Zusammen mit einer Gruppe von jungen Konvertiten gründete Newman bereits 1848 ein Oratorium in Maryvale und bald darauf auch in Birmingham und London.
Katholiken in England
Erst 1850 konnte die katholische Hierarchie wieder offiziell in England etabliert werden. Damals hielt Newman seine berühmten Reden über die Position von Katholiken in England. Mit Humor und Ironie zeigte er auf, wie absurd Vorurteile gegen Katholiken seien und unterstrich, wie sehr die katholische Kirche gut informierte Laien brauche, die ihren Glauben jederzeit gut erklären konnten. In den kommenden Jahren verteidigte er wiederholt die wichtige Rolle der Laien in der katholischen Kirche und erinnerte daran, daß es immer wieder Perioden in der Kirchengeschichte gegeben hatte, in denen der Glaube eher von der Gemeinschaft der Gläubigen, dem consensus fidelium, bewahrt wurde als von manchen Päpsten oder Bischöfen.
Zu keiner Zeit wurde Newmans Rat so sehr gesucht wie zur Zeit des Ersten Vatikanums (1870/71). Newman sah voraus, daß das Unfehlbarkeitsdogma weitgehend mißverstanden werden würde, sogar von Katholiken. Die weitere Entwicklung gab ihm recht.
Am 15. Mai 1879 wurde John Henry Newman von Papst Leo XIII. zum Kardinal ernannt. Am 10. August 1890 bekam er plötzlich eine Lungenentzündung. Tags darauf starb er im Oratorium von Edgbaston.

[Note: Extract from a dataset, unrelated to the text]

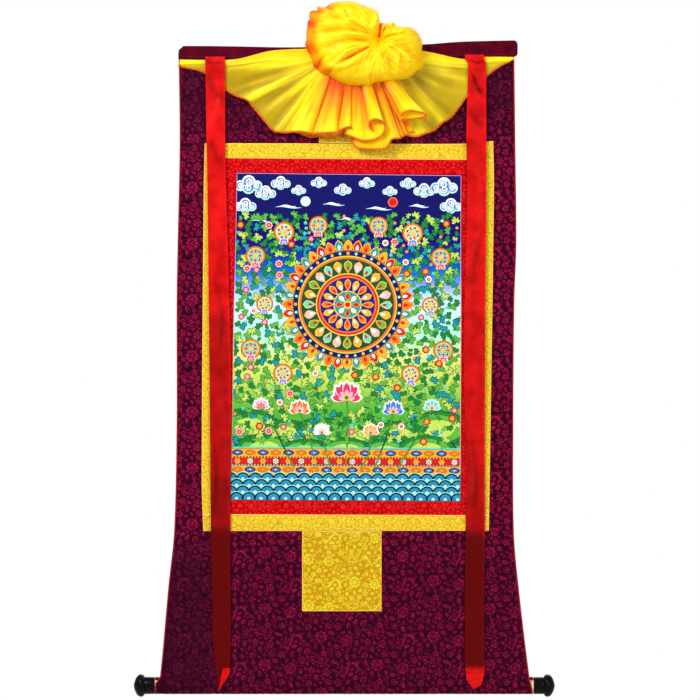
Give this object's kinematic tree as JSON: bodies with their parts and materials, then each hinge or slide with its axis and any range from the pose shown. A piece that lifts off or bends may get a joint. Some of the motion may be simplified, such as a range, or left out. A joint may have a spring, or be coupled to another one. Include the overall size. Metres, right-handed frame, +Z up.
{
  "type": "thangka scroll painting with roller",
  "caption": "Hanging cloth scroll: a framed painted canvas on sewn damask panels, with a gathered silk veil and rosette, hanging ribbons, and a wooden roller with turned knobs.",
  "frame": {"origin": "middle of the hanging edge at the top of the heading, in the plane of the cloth's back face", "axes": "+Z up along the hanging cloth, +X to the viewer's right, +Y away from the viewer, into the wall; the picture faces -Y"},
  "size_m": [0.8416, 0.1119, 1.3879],
  "materials": {
    "heading_cloth": "satin",
    "maroon_damask": "figured satin",
    "red_binding": "satin",
    "yellow_brocade": "figured satin",
    "red_brocade": "figured satin",
    "painted_canvas": "matt paint",
    "yellow_silk": "glossy, sheer",
    "red_satin": "satin",
    "pale_wood": "plain",
    "black_lacquer": "gloss lacquer"
  },
  "bodies": {
    "root": {"heading": "heading_cloth", "top_panel": "maroon_damask", "side_panel_left": "maroon_damask", "side_panel_right": "maroon_damask", "bottom_panel": "maroon_damask", "edge_binding_left": "red_binding", "edge_binding_right": "red_binding", "yellow_strip_top": "yellow_brocade", "yellow_strip_left": "yellow_brocade", "yellow_strip_right": "yellow_brocade", "yellow_strip_bottom": "yellow_brocade", "red_strip_top": "red_brocade", "red_strip_left": "red_brocade", "red_strip_right": "red_brocade", "red_strip_bottom": "red_brocade", "picture_canvas": "painted_canvas", "door_patch": "yellow_brocade", "top_patch": "yellow_brocade", "silk_veil": "yellow_silk", "ribbon_left": "red_satin", "ribbon_right": "red_satin", "roller": "pale_wood", "knob_left": "black_lacquer", "knob_right": "black_lacquer"}
  },
  "joints": []
}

Im Jahr 1958 wurde sein Seligsprechungsverfahren eingeleitet. Im Rahmen seiner viertägigen Reise ins Vereinigte Königreich - dem ersten Staatsbesuch eines Papstes in Großbritannien seit dem Bruch des Königreichs mit Rom im Jahr 1534 unter König Heinrich VIII. (Henry Tudor) - wurde John Henry Newman am 19. September 2010 von Papst Benedikt XVI. während eines Gottesdienstes im Cofton Park in Birmingham seliggesprochen.